Formerly having been a lifelong member of the Democratic Party, he switched to the Republican Party, so he could vote for his son, Gabe, who ran for Recorder of Lake County, Ohio in 2020. In that same statement, he said that he did not regret the choice, citing comments made by then-Senate Minority Leader Chuck Schumer "attacking the Justices of the United States Supreme Court".

==Unusual sentencings==

- Cicconetti's first "creative" sentence, involving a defendant passing a stopped school bus, occurred in the mid-1990s, where he made the defendant "take a day off of work and ride with the school bus driver so they could see first-hand what happens when a car goes around a school bus, and what the dangers could be".

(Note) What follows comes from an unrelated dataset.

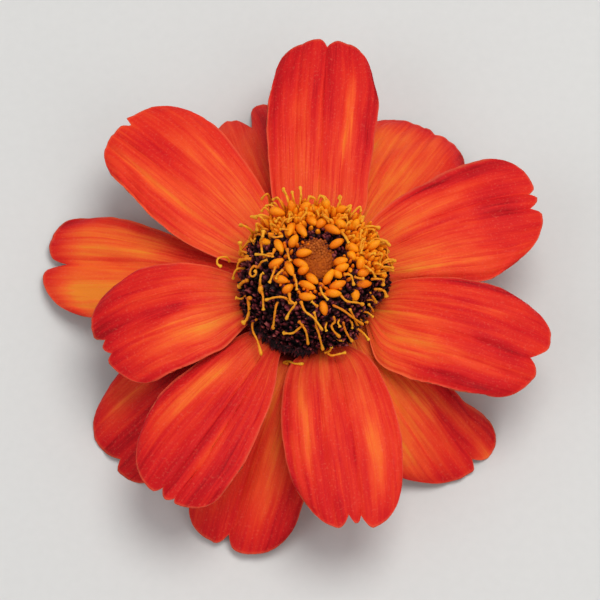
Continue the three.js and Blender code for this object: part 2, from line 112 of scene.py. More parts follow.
def finish_piece(obj, material, slot, *nodes):
    obj.data.materials.append(material)
    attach(obj, "root")
    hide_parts(*nodes)


class Soup:
    """Gathers many small closed shapes into one mesh, with values at the points."""

    def __init__(self):
        self.points = []
        self.faces = []
        self.values = {}
        self.count = 0

    def add(self, points, faces, **values):
        points = np.asarray(points, float).reshape(-1, 3)
        self.points.append(points)
        self.faces.extend([[i + self.count for i in f] for f in faces])
        for name, value in values.items():
            spread_out = np.broadcast_to(np.asarray(value, float), (len(points),))
            self.values.setdefault(name, []).append(spread_out)
        self.count += len(points)

    def build(self, name):
        obj = make_object(name, np.concatenate(self.points), self.faces)
        for key, parts in self.values.items():
            add_value(obj, key, np.concatenate(parts))
        return obj


def quick_or_full(pair):
    return pair[1]


def unit(v):
    v = np.asarray(v, float)
    return v / max(np.linalg.norm(v), 1e-9)


def outward(turn):
    """Direction away from the axis at that angle."""
    return np.array([math.cos(turn), math.sin(turn), 0])


def sideways(out):
    """Direction round the axis, a quarter turn on from out."""
    return np.array([-out[1], out[0], 0])


def turn_within(turns, share):
    """The angle at that share of the way between two directions in degrees."""
    return math.radians(turns[0] + (turns[1] - turns[0]) * share)


def smooth(x, low, high):
    """Rises softly from 0 at low to 1 at high."""
    q = np.clip((x - low) / (high - low), 0, 1)
    return q * q * (3 - 2 * q)


def wander(x, seed, octaves=3):
    """Smooth seeded one-dimensional noise in about -1..1."""
    total = np.zeros_like(x)
    for k in range(octaves):
        f = 2.0 ** k
        total += np.sin(x * f * 2.1 + seed * (k + 1.7)) * np.cos(x * f * 1.3 + seed * 2.3 * (k + 1)) / f
    return total


def curve_through(points, count):
    """Smooth path of that many points through the given ones."""
    p = np.asarray(points, float)
    p = np.vstack([2 * p[0] - p[1], p, 2 * p[-1] - p[-2]])
    path = []
    spans = len(p) - 3
    for k in range(count):
        q = k / (count - 1) * spans
        i = min(int(q), spans - 1)
        f = q - i
        a, b, c, d = p[i], p[i + 1], p[i + 2], p[i + 3]
        bent = (2 * a - 5 * b + 4 * c - d) * f * f + (3 * b - a - 3 * c + d) * f ** 3
        path.append(0.5 * (2 * b + (c - a) * f + bent))
    return np.array(path)


def skin(rings, sides):
    """Faces of a closed body: a point, that many rings, each with that many sides, and a point."""
    faces = []
    last = 1 + rings * sides
    for k in range(sides):
        n = (k + 1) % sides
        faces.append([0, 1 + n, 1 + k])
        for i in range(rings - 1):
            a = 1 + i * sides
            faces.append([a + k, a + n, a + sides + n, a + sides + k])
        a = 1 + (rings - 1) * sides
        faces.append([a + k, a + n, last])
    return faces


def tube(path, radii, sides, flat=1.0, hint=UP):
    """Closed round body along a path. radii has a value for each path point; both ends close in a point."""
    path = np.asarray(path, float)
    count = len(path)
    along = np.gradient(path, axis=0)
    points = [path[0]]
    wide = np.asarray(hint, float)
    for i in range(count):
        d = unit(along[i])
        wide = wide - d * wide.dot(d)
        if np.linalg.norm(wide) < 1e-3:
            wide = np.cross(d, (0.3, 0.5, 0.8))
        wide = unit(wide)
        thin = np.cross(d, wide)
        if 0 < i < count - 1:
            for k in range(sides):
                t = 2 * math.pi * k / sides
                points.append(path[i] + wide * math.cos(t) * radii[i] + thin * math.sin(t) * radii[i] * flat)
    points.append(path[-1])
    return np.array(points), skin(count - 2, sides)


def per_ring(shares, sides):
    """A value for each point of a tube: these at its rings, 0 at its start and 1 at its end."""
    return np.concatenate([[0.0], np.repeat(shares, sides), [1.0]])


def ring_spot(radius, turn, z):
    return outward(turn) * radius + UP * z


def turned(profile, sides, spot):
    """Closed body round the axis. spot gives the place for a radius, an angle and a level of the profile."""
    points = [np.array([0, 0, profile[0][1]])]
    for radius, z in profile[1:-1]:
        points += [spot(radius, 2 * math.pi * k / sides, z) for k in range(sides)]
    points.append(np.array([0, 0, profile[-1][1]]))
    return points, skin(len(profile) - 2, sides)


def blade_faces(rows, columns):
    """Faces of a closed blade: the grid of its upper side, the same grid of its under side, and its rim."""
    under = rows * columns
    faces = []
    for i in range(rows - 1):
        for j in range(columns - 1):
            q = i * columns + j
            faces.append([q, q + columns, q + columns + 1, q + 1])
            faces.append([under + q, under + q + 1, under + q + columns + 1, under + q + columns])
    rim = list(range(columns))
    rim += [i * columns + columns - 1 for i in range(1, rows)]
    rim += [(rows - 1) * columns + j for j in range(columns - 2, -1, -1)]
    rim += [i * columns for i in range(rows - 2, 0, -1)]
    for q, r in zip(rim, rim[1:] + rim[:1]):
        faces.append([q, r, under + r, under + q])
    return faces


# Material helpers

class Nodes:
    """Builds a material from procedural nodes that end in one Principled shader."""

    def __init__(self, name):
        self.material = bpy.data.materials.new(name)
        self.material.use_nodes = True
        self.tree = self.material.node_tree
        self.tree.nodes.clear()
        self.shader = self.tree.nodes.new("ShaderNodeBsdfPrincipled")
        output = self.tree.nodes.new("ShaderNodeOutputMaterial")
        self.link(self.shader.outputs[0], output.inputs[0])

    def link(self, a, b):
        self.tree.links.new(a, b)

    def put(self, socket, value):
        if isinstance(value, bpy.types.NodeSocket):
            self.link(value, socket)
        else:
            socket.default_value = value

    def value(self, name):
        node = self.tree.nodes.new("ShaderNodeAttribute")
        node.attribute_name = name
        return node.outputs["Fac"]

    def math(self, op, a, b=0.0, c=None, clamp=False):
        node = self.tree.nodes.new("ShaderNodeMath")
        node.operation = op
        node.use_clamp = clamp
        self.put(node.inputs[0], a)
        self.put(node.inputs[1], b)
        if c is not None:
            self.put(node.inputs[2], c)
        return node.outputs[0]

    def times(self, a, b, clamp=False):
        return self.math("MULTIPLY", a, b, clamp=clamp)

    def plus(self, a, b, clamp=False):
        return self.math("ADD", a, b, clamp=clamp)

    def minus(self, a, b):
        return self.math("SUBTRACT", a, b)

    def scaled(self, a, factor, more, clamp=False):
        """a times factor, plus more."""
        return self.math("MULTIPLY_ADD", a, factor, more, clamp)

    def combine(self, x, y, z):
        node = self.tree.nodes.new("ShaderNodeCombineXYZ")
        for socket, value in zip(node.inputs, (x, y, z)):
            self.put(socket, value)
        return node.outputs[0]

    def noise(self, vector, scale, detail=2.0, roughness=0.5, distortion=0.0):
        node = self.tree.nodes.new("ShaderNodeTexNoise")
        self.put(node.inputs["Vector"], vector)
        node.inputs["Scale"].default_value = scale
        node.inputs["Detail"].default_value = detail
        node.inputs["Roughness"].default_value = roughness
        node.inputs["Distortion"].default_value = distortion
        return node.outputs["Fac"]

    def place(self):
        return self.tree.nodes.new("ShaderNodeTexCoord").outputs["Object"]

    def ramp(self, value, stops):
        node = self.tree.nodes.new("ShaderNodeValToRGB")
        self.put(node.inputs[0], value)
        while len(node.color_ramp.elements) < len(stops):
            node.color_ramp.elements.new(0.5)
        for element, (at, colour) in zip(node.color_ramp.elements, stops):
            element.position = at
            element.color = (*colour, 1)
        return node.outputs["Color"]

    def mix(self, share, a, b):
        node = self.tree.nodes.new("ShaderNodeMix")
        node.data_type = "RGBA"
        self.put(node.inputs["Factor"], share)
        for socket, value in ((node.inputs[6], a), (node.inputs[7], b)):
            self.put(socket, value if not isinstance(value, tuple) else (*value, 1))
        return node.outputs[2]

    def bump(self, height, distance, strength):
        node = self.tree.nodes.new("ShaderNodeBump")
        node.inputs["Strength"].default_value = strength
        node.inputs["Distance"].default_value = distance
        self.put(node.inputs["Height"], height)
        return node.outputs[0]

    def surface(self, colour, roughness, normal=None, **fixed):
        self.put(self.shader.inputs["Base Color"], colour)
        self.put(self.shader.inputs["Roughness"], roughness)
        if normal is not None:
            self.link(normal, self.shader.inputs["Normal"])
        for key, value in fixed.items():
            self.shader.inputs[key.replace("_", " ")].default_value = value
        return self.material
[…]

- In 2005, he offered 26-year-old Ohio housewife Michelle Murray the option of spending a night in the woods for abandoning 35 kittens in a forest in wintertime in return for a reduced prison sentence.
- Two teenagers who scrawled 666 on a nativity figure of Jesus had to lead a donkey through the streets, with a sign saying: "Sorry for the jackass offense, but he is soooo cute!"
- Teenagers who flattened tires on school buses were ordered to throw a picnic for the primary school children whose outing was cancelled due to the prank.
- A man who committed a traffic violation while shouting "pigs" at police officers was made to stand on a street corner with a 350-pound pig and a sign that said "This is not a police officer."
- An 18-year-old male who stole pornography from an adult book store was ordered to sit outside the store wearing a blindfold and holding a sign that read "See no evil."
- Three men soliciting sex were ordered to wear chicken suits holding signs that read "No Chicken Ranch in Painesville".
- In January 2008, Cicconetti sentenced a man who stole a red collection kettle holding about $250 from the Salvation Army to spend 24 hours homeless.
- A woman who was convicted of stealing from a church was ordered to spell out the sentence "I stole coins from this church" entirely in coins and apologize to each worshipper as they entered the church.
- A woman who skipped out on a cab fare was ordered to walk 30 miles in 48 hours. Thirty miles was the distance the cab driver had driven her before she skipped out on the fare.
- A woman who pleaded guilty to assault for using pepper spray on a woman was given the choice to serve 30 days in jail or serve three days of community service and shoot herself with pepper spray. After agreeing to the latter she was sprayed and found out it was only water.
- A woman who pleaded guilty to animal cruelty and neglect for abandoning a dog in an uninhabitable house was given a choice of serving 90 days in jail or picking up garbage for 8 hours in the Lake County Landfill. The defendant chose to work in the landfill.
- A nanny accused of hitting a boy with a belt was compelled to read articles on the consequences of child abuse, and then discuss them in the courtroom in front of the judge, the victim's mother, and spectators.